[Excerpt from a dataset]
☆ ☆ ☆ ☆ ☆ ☆ ☆
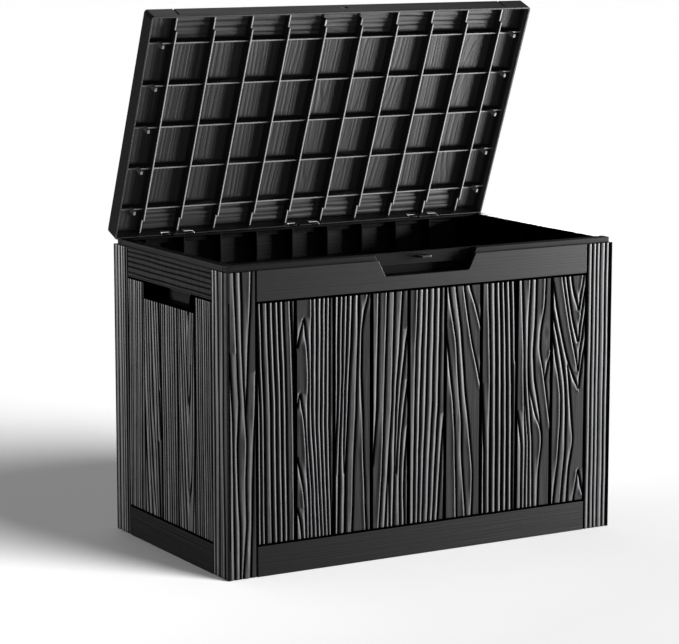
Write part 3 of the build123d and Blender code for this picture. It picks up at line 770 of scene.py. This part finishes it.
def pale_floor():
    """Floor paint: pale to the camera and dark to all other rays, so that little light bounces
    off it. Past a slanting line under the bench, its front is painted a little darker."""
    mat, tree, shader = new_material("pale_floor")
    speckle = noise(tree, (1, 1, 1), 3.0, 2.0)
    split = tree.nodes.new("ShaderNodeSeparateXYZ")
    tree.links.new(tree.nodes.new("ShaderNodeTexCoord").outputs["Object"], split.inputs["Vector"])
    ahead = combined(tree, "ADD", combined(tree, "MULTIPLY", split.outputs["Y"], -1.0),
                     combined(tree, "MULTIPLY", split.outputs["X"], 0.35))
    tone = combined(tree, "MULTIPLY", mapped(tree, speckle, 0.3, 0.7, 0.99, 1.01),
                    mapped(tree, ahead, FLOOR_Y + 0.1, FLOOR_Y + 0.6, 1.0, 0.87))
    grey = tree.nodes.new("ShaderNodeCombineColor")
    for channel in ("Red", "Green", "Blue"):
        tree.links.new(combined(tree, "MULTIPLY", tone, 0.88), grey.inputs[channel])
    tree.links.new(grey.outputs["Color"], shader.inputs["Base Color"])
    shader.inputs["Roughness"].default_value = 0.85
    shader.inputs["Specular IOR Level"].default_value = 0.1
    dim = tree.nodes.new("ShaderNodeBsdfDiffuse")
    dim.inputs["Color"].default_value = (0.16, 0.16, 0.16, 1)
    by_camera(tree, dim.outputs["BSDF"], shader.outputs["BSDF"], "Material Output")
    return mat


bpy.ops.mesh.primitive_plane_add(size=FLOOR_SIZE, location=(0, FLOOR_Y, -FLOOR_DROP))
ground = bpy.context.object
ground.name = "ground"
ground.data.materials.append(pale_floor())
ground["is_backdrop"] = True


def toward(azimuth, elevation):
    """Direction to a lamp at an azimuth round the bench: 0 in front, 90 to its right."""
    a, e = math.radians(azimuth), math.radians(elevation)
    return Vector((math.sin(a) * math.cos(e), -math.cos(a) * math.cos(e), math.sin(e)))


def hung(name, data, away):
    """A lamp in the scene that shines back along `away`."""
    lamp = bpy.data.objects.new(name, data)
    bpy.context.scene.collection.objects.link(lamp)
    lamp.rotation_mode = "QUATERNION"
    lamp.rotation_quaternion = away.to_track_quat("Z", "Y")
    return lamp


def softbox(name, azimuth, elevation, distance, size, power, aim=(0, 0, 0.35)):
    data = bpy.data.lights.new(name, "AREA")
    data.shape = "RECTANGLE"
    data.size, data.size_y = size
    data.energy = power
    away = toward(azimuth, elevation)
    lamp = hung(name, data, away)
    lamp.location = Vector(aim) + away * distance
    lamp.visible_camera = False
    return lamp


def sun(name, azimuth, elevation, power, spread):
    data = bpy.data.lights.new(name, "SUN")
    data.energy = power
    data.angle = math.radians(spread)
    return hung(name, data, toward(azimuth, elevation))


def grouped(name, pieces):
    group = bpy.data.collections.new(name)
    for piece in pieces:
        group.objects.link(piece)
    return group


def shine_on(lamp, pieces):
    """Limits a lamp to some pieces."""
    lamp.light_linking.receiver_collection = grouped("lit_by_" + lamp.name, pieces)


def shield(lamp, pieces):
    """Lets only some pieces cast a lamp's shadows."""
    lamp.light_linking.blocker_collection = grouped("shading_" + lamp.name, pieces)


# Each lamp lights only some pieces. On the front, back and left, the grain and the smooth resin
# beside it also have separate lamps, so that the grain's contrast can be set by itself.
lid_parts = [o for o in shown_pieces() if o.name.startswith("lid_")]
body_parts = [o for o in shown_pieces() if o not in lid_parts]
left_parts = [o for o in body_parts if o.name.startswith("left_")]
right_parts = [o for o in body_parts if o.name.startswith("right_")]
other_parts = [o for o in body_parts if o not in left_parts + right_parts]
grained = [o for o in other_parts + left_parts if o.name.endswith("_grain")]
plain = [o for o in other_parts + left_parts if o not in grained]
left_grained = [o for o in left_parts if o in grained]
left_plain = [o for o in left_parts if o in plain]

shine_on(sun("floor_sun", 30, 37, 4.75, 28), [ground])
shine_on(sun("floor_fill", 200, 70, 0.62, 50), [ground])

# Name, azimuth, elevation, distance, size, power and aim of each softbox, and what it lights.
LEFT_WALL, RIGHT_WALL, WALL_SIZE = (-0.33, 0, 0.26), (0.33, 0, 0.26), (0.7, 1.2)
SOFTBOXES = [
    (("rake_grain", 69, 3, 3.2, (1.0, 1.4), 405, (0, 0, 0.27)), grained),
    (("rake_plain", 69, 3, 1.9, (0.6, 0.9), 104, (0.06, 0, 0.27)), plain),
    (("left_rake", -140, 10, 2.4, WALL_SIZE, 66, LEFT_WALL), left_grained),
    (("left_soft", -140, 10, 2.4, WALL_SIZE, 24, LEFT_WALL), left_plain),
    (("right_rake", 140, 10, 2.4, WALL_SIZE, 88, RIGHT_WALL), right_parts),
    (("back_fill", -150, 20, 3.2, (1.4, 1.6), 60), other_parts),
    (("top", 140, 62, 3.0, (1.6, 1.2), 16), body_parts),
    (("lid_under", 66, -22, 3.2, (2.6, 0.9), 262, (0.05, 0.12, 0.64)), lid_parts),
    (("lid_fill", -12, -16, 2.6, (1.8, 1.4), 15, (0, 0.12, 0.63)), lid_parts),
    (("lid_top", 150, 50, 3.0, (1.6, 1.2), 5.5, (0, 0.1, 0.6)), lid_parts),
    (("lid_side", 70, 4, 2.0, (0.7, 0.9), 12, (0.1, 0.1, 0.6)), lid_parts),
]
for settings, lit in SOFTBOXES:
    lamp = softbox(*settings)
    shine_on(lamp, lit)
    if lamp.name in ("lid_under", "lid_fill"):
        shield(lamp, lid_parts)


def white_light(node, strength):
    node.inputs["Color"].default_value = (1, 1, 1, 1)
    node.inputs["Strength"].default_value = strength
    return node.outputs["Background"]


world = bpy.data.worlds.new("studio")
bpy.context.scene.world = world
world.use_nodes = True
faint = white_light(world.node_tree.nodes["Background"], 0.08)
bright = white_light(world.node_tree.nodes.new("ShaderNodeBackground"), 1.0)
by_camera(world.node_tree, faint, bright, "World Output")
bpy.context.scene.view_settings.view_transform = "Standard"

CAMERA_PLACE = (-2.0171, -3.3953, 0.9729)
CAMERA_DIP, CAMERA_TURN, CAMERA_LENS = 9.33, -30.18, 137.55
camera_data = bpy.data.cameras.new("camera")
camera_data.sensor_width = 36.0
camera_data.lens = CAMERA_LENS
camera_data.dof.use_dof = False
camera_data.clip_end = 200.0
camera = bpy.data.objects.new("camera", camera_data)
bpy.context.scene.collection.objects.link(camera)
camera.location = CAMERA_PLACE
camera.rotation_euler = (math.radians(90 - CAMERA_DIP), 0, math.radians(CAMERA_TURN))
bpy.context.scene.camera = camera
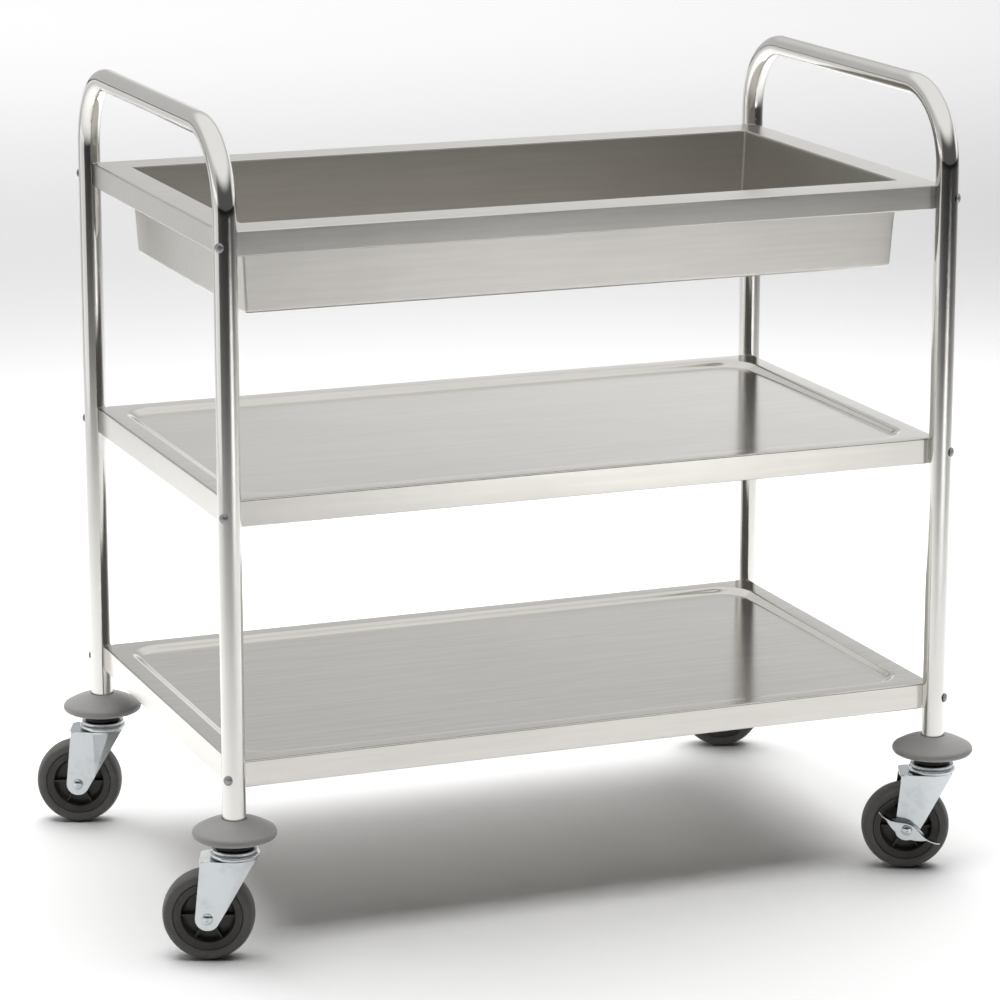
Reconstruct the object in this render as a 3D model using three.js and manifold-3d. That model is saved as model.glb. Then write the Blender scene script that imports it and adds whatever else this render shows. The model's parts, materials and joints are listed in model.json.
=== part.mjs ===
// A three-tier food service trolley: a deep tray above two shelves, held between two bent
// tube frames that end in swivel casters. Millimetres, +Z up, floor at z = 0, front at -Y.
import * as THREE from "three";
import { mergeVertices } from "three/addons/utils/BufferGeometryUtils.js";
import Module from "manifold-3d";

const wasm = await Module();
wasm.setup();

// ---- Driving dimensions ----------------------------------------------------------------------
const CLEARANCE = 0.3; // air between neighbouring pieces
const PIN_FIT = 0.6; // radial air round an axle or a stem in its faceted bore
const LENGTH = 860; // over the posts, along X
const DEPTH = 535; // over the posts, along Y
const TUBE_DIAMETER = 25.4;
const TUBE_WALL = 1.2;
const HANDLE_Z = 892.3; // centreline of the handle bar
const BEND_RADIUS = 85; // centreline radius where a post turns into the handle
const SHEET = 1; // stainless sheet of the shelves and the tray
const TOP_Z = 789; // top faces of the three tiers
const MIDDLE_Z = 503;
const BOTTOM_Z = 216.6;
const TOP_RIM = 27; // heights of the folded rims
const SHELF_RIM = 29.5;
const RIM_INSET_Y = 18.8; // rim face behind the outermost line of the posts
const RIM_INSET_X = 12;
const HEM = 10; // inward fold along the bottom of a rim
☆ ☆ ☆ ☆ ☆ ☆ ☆
> **Stated exercise**:
Copy out the lines starting at the one containing "Reconstruct the object" and ending with the last line of the entries. Include nothing else.

> **Expected output**:
Reconstruct the object in this render as a 3D model using three.js and manifold-3d. That model is saved as model.glb. Then write the Blender scene script that imports it and adds whatever else this render shows. The model's parts, materials and joints are listed in model.json.
=== part.mjs ===
// A three-tier food service trolley: a deep tray above two shelves, held between two bent
// tube frames that end in swivel casters. Millimetres, +Z up, floor at z = 0, front at -Y.
import * as THREE from "three";
import { mergeVertices } from "three/addons/utils/BufferGeometryUtils.js";
import Module from "manifold-3d";

const wasm = await Module();
wasm.setup();

// ---- Driving dimensions ----------------------------------------------------------------------
const CLEARANCE = 0.3; // air between neighbouring pieces
const PIN_FIT = 0.6; // radial air round an axle or a stem in its faceted bore
const LENGTH = 860; // over the posts, along X
const DEPTH = 535; // over the posts, along Y
const TUBE_DIAMETER = 25.4;
const TUBE_WALL = 1.2;
const HANDLE_Z = 892.3; // centreline of the handle bar
const BEND_RADIUS = 85; // centreline radius where a post turns into the handle
const SHEET = 1; // stainless sheet of the shelves and the tray
const TOP_Z = 789; // top faces of the three tiers
const MIDDLE_Z = 503;
const BOTTOM_Z = 216.6;
const TOP_RIM = 27; // heights of the folded rims
const SHELF_RIM = 29.5;
const RIM_INSET_Y = 18.8; // rim face behind the outermost line of the posts
const RIM_INSET_X = 12;
const HEM = 10; // inward fold along the bottom of a rim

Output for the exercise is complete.